= Data provided =
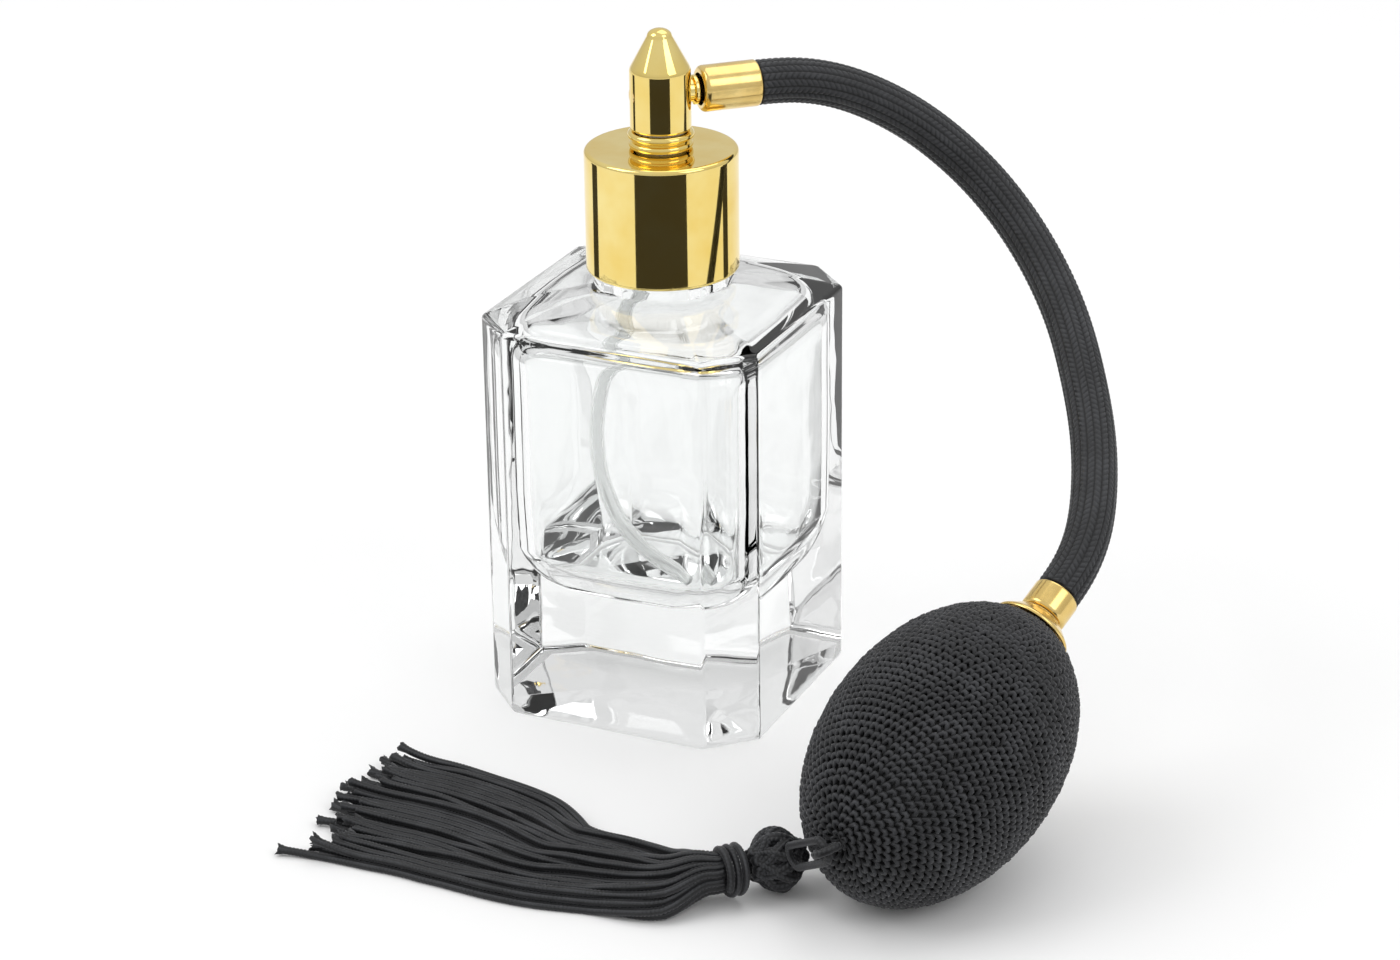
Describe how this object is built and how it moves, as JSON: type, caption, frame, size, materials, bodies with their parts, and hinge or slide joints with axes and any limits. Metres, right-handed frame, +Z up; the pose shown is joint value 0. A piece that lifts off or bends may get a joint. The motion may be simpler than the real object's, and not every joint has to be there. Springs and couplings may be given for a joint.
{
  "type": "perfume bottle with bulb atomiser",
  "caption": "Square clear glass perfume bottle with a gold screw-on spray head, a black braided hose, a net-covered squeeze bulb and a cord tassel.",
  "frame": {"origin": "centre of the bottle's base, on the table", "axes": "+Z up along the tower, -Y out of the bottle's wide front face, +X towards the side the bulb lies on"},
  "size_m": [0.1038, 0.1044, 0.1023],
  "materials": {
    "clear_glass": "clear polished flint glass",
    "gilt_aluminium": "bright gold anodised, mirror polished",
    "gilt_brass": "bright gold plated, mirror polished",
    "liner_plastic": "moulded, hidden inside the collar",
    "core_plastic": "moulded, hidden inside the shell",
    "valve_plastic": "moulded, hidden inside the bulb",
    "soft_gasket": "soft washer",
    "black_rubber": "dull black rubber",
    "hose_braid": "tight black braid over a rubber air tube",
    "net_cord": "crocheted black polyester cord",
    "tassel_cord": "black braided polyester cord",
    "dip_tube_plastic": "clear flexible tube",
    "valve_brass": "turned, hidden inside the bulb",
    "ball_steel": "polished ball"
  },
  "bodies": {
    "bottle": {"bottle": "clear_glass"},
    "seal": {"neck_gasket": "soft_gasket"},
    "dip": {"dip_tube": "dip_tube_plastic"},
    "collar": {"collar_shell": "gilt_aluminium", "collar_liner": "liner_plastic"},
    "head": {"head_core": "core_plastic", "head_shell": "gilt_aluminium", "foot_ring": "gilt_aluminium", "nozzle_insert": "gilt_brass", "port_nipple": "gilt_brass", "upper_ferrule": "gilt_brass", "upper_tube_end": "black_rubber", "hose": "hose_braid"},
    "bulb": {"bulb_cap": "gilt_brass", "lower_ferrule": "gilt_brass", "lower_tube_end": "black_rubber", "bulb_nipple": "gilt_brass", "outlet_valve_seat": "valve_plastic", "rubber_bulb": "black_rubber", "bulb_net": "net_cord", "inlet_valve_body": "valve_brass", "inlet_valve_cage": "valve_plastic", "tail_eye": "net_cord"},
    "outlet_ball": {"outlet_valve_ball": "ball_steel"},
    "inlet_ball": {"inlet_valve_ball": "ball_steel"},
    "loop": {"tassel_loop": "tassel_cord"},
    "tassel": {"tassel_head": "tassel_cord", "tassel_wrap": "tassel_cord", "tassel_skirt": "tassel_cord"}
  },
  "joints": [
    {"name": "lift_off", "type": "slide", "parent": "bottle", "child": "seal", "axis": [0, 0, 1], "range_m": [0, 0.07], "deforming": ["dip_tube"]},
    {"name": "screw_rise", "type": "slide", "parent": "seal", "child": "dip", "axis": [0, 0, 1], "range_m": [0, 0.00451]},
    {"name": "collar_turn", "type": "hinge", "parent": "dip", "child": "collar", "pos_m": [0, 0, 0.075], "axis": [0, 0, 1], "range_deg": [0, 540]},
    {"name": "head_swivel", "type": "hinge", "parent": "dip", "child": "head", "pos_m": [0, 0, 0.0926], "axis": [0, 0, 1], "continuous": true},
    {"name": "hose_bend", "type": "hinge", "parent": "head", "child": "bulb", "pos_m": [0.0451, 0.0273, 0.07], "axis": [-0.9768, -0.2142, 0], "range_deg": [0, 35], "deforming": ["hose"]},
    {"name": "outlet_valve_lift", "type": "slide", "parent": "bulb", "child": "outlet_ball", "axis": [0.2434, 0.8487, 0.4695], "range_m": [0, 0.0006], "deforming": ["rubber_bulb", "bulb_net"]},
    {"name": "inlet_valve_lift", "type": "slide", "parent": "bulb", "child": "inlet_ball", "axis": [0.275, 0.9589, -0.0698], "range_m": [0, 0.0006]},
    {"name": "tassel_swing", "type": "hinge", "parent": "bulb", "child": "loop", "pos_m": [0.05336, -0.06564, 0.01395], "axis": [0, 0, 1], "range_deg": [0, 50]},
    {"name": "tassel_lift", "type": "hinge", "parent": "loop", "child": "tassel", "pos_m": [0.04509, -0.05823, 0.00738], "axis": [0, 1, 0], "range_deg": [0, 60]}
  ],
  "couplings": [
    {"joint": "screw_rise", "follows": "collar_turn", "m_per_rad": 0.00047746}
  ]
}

==

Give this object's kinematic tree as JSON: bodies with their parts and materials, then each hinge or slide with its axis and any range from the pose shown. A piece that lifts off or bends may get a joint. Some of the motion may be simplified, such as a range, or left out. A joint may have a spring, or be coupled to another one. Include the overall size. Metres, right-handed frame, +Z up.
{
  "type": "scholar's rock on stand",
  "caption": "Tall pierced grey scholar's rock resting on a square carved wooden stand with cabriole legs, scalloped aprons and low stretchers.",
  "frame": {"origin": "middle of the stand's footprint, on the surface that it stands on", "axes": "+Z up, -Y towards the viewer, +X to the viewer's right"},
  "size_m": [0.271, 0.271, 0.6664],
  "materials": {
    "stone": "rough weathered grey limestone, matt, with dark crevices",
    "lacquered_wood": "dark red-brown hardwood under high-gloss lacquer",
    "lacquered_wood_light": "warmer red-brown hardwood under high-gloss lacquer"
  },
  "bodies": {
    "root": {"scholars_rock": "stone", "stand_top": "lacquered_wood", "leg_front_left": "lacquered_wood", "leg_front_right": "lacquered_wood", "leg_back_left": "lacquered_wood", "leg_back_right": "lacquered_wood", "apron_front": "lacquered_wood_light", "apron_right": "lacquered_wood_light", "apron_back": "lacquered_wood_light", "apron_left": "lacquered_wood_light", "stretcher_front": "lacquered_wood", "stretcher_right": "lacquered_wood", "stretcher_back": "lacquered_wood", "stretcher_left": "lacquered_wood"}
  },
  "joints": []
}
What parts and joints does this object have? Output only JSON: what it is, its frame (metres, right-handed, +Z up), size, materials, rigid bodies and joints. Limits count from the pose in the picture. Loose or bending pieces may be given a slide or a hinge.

= To be done =
Search the data above for the word "shown", then gather each line in which it appears.

= Written response =
Describe how this object is built and how it moves, as JSON: type, caption, frame, size, materials, bodies with their parts, and hinge or slide joints with axes and any limits. Metres, right-handed frame, +Z up; the pose shown is joint value 0. A piece that lifts off or bends may get a joint. The motion may be simpler than the real object's, and not every joint has to be there. Springs and couplings may be given for a joint.
Give this object's kinematic tree as JSON: bodies with their parts and materials, then each hinge or slide with its axis and any range from the pose shown. A piece that lifts off or bends may get a joint. Some of the motion may be simplified, such as a range, or left out. A joint may have a spring, or be coupled to another one. Include the overall size. Metres, right-handed frame, +Z up.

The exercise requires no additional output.